This article was originally published by The Mennonite

John Updike: a good neighbor

Guest Mediaculture

Late at night on Jan. 26, I was reading The Widows of Eastwick. The next day I learned that the author of that novel, John Updike, had died. His death felt like losing a college friend with whom one made an annual contact, a good neighbor who came to see us once a year.

One of our children bought me a copy of Widows for Christmas. An Updike book was often a Christmas gift, an easy choice, since he turned out at least one book a year—all told more than 50 books, which included 28 novels; other titles included 13 short story collections, 10 poetry volumes and assorted collections of his prose.

Part of Updike’s appeal for me and others my age was that we read him as young people in the 1960s and aged with him. He wrote of high school romance, young married-life choices, midlife angst and the regrets of older years. His most awarded four books, the Rabbit novels, have Harry “Rabbit” Angstrom dying at age 56. Death was never far away, even in youth.

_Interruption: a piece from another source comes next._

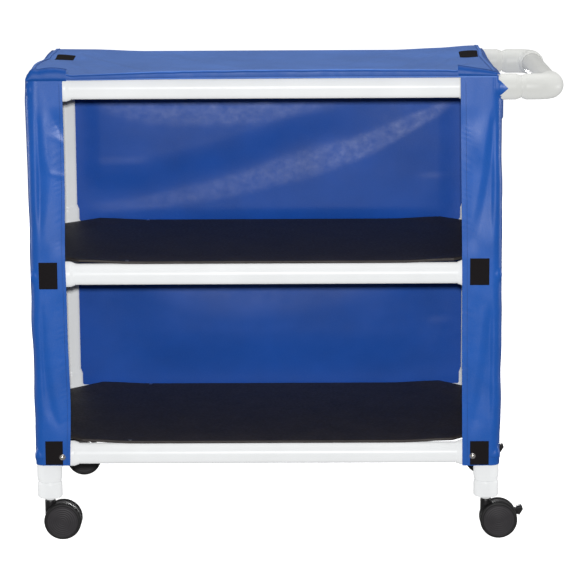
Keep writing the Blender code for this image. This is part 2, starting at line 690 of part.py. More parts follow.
def flap_mesh():
    """Front flap thrown back: seam and fold at the front, over the top, and down behind.

    Rows run along the cloth from the front seam to its free hem.
    """
    half = COVER_X + CLOTH_THICKNESS
    front = -(COVER_Y + CLOTH_THICKNESS + CLEARANCE)
    back = COVER_Y + CLOTH_THICKNESS + FLAP_AIR
    lift = CLOTH_THICKNESS + FLAP_AIR
    strip_edge = half - RIGHT_STRIP_WIDTH
    drop = FLAP_LENGTH - (back - front)
    rows = [("fold", s) for s in spread(0, 1, 4)]
    rows += [("top", s / 2) for s in spread(0, 1, 9)[1:3]] + [("top", s) for s in spread(0, 1, 9)[2:]]
    rows += [("bend", s) for s in spread(0, 1, 3)[1:]]
    rows += [("hang", s) for s in spread(0, 1, 5)[1:]]

    def hump(x, y):
        corner = ease((abs(x) - strip_edge) / RIGHT_STRIP_WIDTH + 0.5)
        far = (y - front - FLAP_FOLD_DEPTH) / FLAP_HUMP_REACH
        return FLAP_HUMP * corner * math.exp(-far * far)

    def ruck(x, y):
        right = ease(x / half)
        return FLAP_RUCK * right * ease((y - front) / (back - front))

    def surface(x, y):
        near = (y - front - FLAP_FOLD_DEPTH) / FLAP_FOLD_REACH
        return top_level(x, y) + lift + hump(x, y) + ruck(x, y) + FLAP_FOLD_RISE * math.exp(-near * near)

    def spot(x, row):
        part, share = row
        if part == "fold":
            angle = share * math.pi / 2
            y = front + FLAP_FOLD_DEPTH * (1 - math.cos(angle))
            top = surface(x, front + FLAP_FOLD_DEPTH)
            seam = top_level(x, front) + CLEARANCE
            return x, y, seam + (top - seam) * math.sin(angle)
        if part == "top":
            start = front + FLAP_FOLD_DEPTH
            y = start + (back - FLAP_REAR_RADIUS - start) * share
            return x, y, surface(x, y)
        if part == "bend":
            angle = share * math.pi / 2
            top = surface(x, back - FLAP_REAR_RADIUS)
            return (x, back - FLAP_REAR_RADIUS + FLAP_REAR_RADIUS * math.sin(angle),
                    top - FLAP_REAR_RADIUS * (1 - math.cos(angle)))
        top = surface(x, back - FLAP_REAR_RADIUS) - FLAP_REAR_RADIUS
        wave = FLAP_WAVE * share * math.sin(math.pi * FLAP_WAVE_COUNT * (x / half + 1) / 2) ** 2
        return x, back + wave, top - (drop - FLAP_REAR_RADIUS) * share

    return sheet("front_flap", top_columns(), rows, spot)


def build_cover(root, cloth, lining):
    """The cloth cover: two wrapped sides, back, top and the flap."""
    panels = [("cover_left_side", side_panel_mesh(-1), cloth),
              ("cover_right_side", side_panel_mesh(1), cloth),
              ("cover_back", back_panel_mesh(), cloth),
              ("cover_top", top_panel_mesh(), cloth),
              ("cover_front_flap", flap_mesh(), lining)]
    made = {}
    for name, mesh, finish in panels:
        made[name] = place(name, mesh, finish, root)
        thicken(made[name], CLOTH_THICKNESS)
    hole_radius = FITTING_RADIUS + PIPE_HOLE_MARGIN
    for corner, y in (("front", -HALF_DEPTH), ("rear", HALF_DEPTH)):
        hole = rod(f"pipe_hole_{corner}", hole_radius, -OVERRUN, OVERRUN, PIPE_SIDES)
        hole.transform(Matrix.Rotation(math.pi / 2, 4, "Y"))
        for vert in hole.vertices:
            if vert.co.z > 0:
                vert.co.z += FITTING_RADIUS
        cutter = pattern(f"pipe_hole_{corner}", hole)
        cutter.parent = root
        cutter.location = (COVER_X, y, TOP_RAIL_HEIGHT)
        cut = made["cover_right_side"].modifiers.new(f"Pipe hole {corner}", "BOOLEAN")
        cut.operation = "DIFFERENCE"
        cut.object = cutter


def centre_on_floor(root):
    """Slides the whole cart so that the origin is under the middle of its outer box."""
    bpy.context.view_layer.update()
    graph = bpy.context.evaluated_depsgraph_get()
    xs, ys = [], []
    for obj in PARTS.objects:
        if obj.type != "MESH":
            continue
        shown = obj.evaluated_get(graph)
        mesh = shown.to_mesh()
        for vert in mesh.vertices:
            spot = shown.matrix_world @ vert.co
            xs.append(spot.x)
            ys.append(spot.y)
        shown.to_mesh_clear()
    root.location = (-(min(xs) + max(xs)) / 2, -(min(ys) + max(ys)) / 2, 0)


def main():
    """Builds the whole cart."""
    pvc = material("white_pipe_plastic", (0.86, 0.87, 0.86), 0.35)
    black = material("black_moulded_plastic", (0.02, 0.02, 0.022), 0.5)
    rubber = material("charcoal_wheel_plastic", (0.03, 0.028, 0.03), 0.55)
    board = material("black_shelf_plastic", (0.012, 0.012, 0.018), 0.6)
    cloth = material("blue_coated_cloth", (0.04, 0.12, 0.42), 0.45)
    lining = material("blue_cloth_inner_side", (0.09, 0.18, 0.42), 0.6)
    root = empty("cart_frame", None, (0, 0, 0))
    build_frame(root, pvc)
    build_handle(root, pvc)
    build_casters(root, pvc, black, rubber)
    build_boards(root, board)
    build_cover(root, cloth, lining)
    centre_on_floor(root)
    bpy.context.view_layer.update()


clear_scene()
PARTS = collection("covered_shelf_cart")
CUTTERS = collection("cutters")
main()
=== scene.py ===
"""Covered shelf cart: smooth shapes, cloth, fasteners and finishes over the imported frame."""

import json
import math

import bmesh
import bpy
import numpy as np
from bpy.props import FloatProperty, FloatVectorProperty, IntProperty, PointerProperty
from mathutils import Matrix, Vector

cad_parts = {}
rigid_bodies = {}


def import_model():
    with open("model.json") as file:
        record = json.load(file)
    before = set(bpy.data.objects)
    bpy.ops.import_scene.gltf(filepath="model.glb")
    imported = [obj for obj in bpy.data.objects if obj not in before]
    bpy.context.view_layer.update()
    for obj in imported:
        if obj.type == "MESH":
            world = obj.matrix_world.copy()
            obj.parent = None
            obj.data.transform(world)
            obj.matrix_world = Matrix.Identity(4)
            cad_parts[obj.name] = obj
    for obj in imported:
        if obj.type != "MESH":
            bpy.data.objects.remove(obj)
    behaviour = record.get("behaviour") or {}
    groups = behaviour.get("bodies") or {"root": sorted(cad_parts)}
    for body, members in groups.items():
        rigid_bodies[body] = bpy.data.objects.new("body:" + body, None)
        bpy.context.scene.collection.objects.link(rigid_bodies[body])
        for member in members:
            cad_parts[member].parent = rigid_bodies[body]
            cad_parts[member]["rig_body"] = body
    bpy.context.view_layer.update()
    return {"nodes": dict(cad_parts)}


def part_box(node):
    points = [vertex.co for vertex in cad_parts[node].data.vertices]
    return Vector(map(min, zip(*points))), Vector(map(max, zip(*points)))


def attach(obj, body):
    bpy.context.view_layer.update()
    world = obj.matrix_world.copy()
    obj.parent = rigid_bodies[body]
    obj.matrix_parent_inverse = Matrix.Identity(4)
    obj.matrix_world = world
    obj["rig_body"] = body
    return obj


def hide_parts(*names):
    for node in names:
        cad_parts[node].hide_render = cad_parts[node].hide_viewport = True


bl_info = {
    "name": "Covered shelf cart",
    "version": (1, 0, 0),
    "blender": (4, 5, 0),
    "location": "3D View > Sidebar > Cart",
    "description": "Dresses the packed frame of a covered shelf cart",
    "category": "Object",
}

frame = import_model()

# Small sizes

CLOTH = 0.0012
GAP = 0.0003
SOCKET_DEPTH = 0.032
TRAIL = 0.0255
PEDAL_PIN = (0.008, 0.010)
SHELF_SCREWS = (("front", -0.3366), ("front", 0.2885), ("rear", -0.3255), ("rear", 0.2885))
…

Religiously, Updike was appealing because he also had the hope of the resurrection. A confessing Christian, he imbibed the Lutheranism of his youth, read the theologian Karl Barth as a young adult and remained an orthodox C.S. Lewis-type Christian to the end. Although he seldom wrote extensively of his Christian beliefs, his characters and narrators were often religiously articulate.

We meet the discredited (somewhat mad) minister in A Month of Sundays, the young evangelical graduate student in Roger’s Version, the Unitarian minister Brenda Parsley in The Witches of Eastwick. Where else could you meet a Unitarian minister preaching on personal and original sin? Although his characters sinned badly, one had the feeling the narrator regretted their losses.

Updike wrote of sex, and many of us got started on Updike because he was one of the most explicit writers of sex of our generation. He was the Song of Songs poet for Baby Boomers and their social revolution. He shared the Hebraic writers’ gender and generally presented a male’s perspective, though not always.

In an epoch when writers and our imagination became fascinated with the minority experience—talented Jews, exotic immigrants and Latin American revolutionaries—Updike found inspiration in our suburbs, in the domesticity of the split-level house. While most writers pursued the heroic and the absurd, Updike described the seasons, such as the fall, in The Witches of Eastwick: “There comes a blessed moment in the year when we know we are mowing the lawn for the last time.”

People of the Pennsylvania farmlands, where he was born in 1932, and the Northeastern suburbs, where he lived most of his adult life, populate his stories—though he occasionally wrote about other characters, such as a deposed African dictator in The Coup or a young Muslim in The Terrorist. Both he treated sympathetically.

He seemed like one of our friendly non-Mennonite neighbors, having grown up in Shillington, south of Reading, Pa. His Rabbit novels are set in that countryside. In his Pennsylvania stories one may meet a Mennonite doctor or visit a conservative Mennonite-owned store. Sometimes Amish appear in a story or poem.

Updike described more than he disturbed. Although vaguely liberal in his politics, he never seemed to need to carry his politics on his sleeve, much as he did not do this regarding his Christian beliefs. He remained civil, decent, ironic and mannerly.

He went to work every day and wrote a book—fiction (novel or short stories), poetry or criticism—each year. If he and we sinned, he seemed to regret it and went to church every Sunday; a generous God was still around. In an age of suicide bombers and tales sold by Amazon, full of sound and fury, he ended his last book with two of the three 70-year-old widows still standing, still working and planning another vacation. One can think of worse neighbors.

Levi Miller is director of Herald Press in Scottdale, Pa.